Apart from a pay change, this can be one of the most challenging topics because it deals with how individuals feel about their jobs, how they view themselves in the organization and how they believe their leaders, peers and subordinates view them. For example, supervisors whose status is changing from exempt to non-exempt may feel that their standing in the organization and in relation to those they manage has changed.
- Approach: Communicate to managers and employees about what's not changing: be clear if their roles, their duties, and their supervisors remain the same. Likewise, help them understand their career opportunities and value to the organization are not affected.
Planning for the new overtime rules is not going to be a quick and easy task for organizations, especially larger ones. There are several options to consider when deciding how to compensate individuals, classify their status and schedule their hours. Your decision needs to take into account a balanced view of different factors, including the direct cost to your business and the impact of changes on the productivity and engagement of your workforce (indirect costs).
Given that the Department of Labor will update the Salary Level Test every three years, the approach your company decides on now may set a precedent for what happens three years from now. What if the salary level goes up significantly again? Ask yourself whether the approach you decide to take today will be sustainable three years from now.

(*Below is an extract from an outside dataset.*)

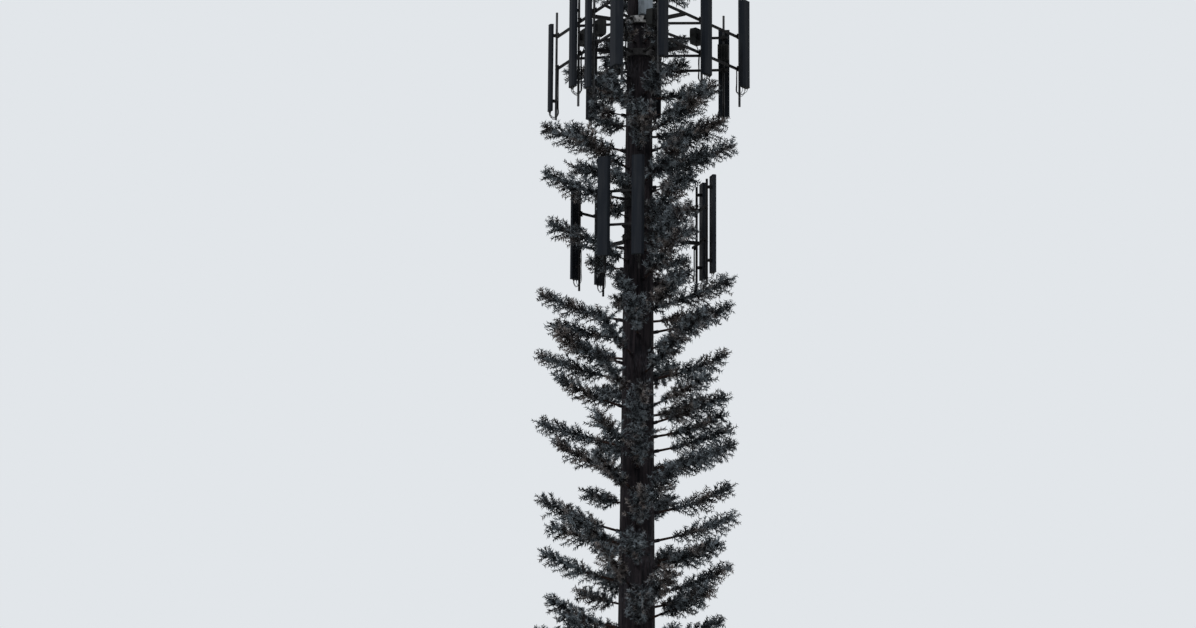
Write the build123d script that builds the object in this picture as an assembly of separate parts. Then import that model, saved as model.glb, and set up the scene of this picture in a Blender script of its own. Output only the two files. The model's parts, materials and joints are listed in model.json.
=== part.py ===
from build123d import *
import os
from math import atan, cos, degrees, hypot, pi, radians, sin

# A telecom monopole dressed as a pine tree, from its base plate to the tip of the crown.
# Millimetres. The pole stands on the origin and rises along +Z. -Y faces the viewer, +X is the viewer's right.
# Azimuths are counted from +X towards +Y, in degrees.

# Driving dimensions of the pole
FLATS = 16
FLAT_STEP = 360 / FLATS
BASE_APOTHEM = 575
TAPER = 0.0098
PLATE_THICKNESS = 57
PLATE_RADIUS = 850
ANCHOR_CIRCLE = 750
ANCHOR_COUNT = 12
ANCHOR_HOLE_RADIUS = 32
LOWER_WALL, MIDDLE_WALL, UPPER_WALL = 11, 9.5, 8
LOWER_TOP = 10400
LOWER_SLIP = 1500
MIDDLE_TOP = 19300
UPPER_SLIP = 1300

# Driving dimensions of the crown
BRANCH_BELOW_JOINT = 800
BRANCH_REACH = 2740
LONGEST_REACH = 2940
SOCKET_RADIUS = 48
SOCKET_REACH = 130
SOCKET_PITCH = 11
LIMB_RADIUS = 36
FROND_HALF_WIDTH = 480
FROND_ABOVE = 220
FROND_BELOW = 275
ROW_COUNT = 35
TIER_COUNT = 10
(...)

Once your company decides on its approach, your work is really just beginning. Business leaders, HR professionals and supervisors are all important constituents in the employee communication strategy, keeping in mind that it's not just the employees now eligible for overtime that could be affected by whatever action the company takes. An employee communication strategy must be in place prior to the new rules, with the expectation that there will continue to be questions and concerns from employees up to six months, or perhaps even longer, following the enactment of the new rules.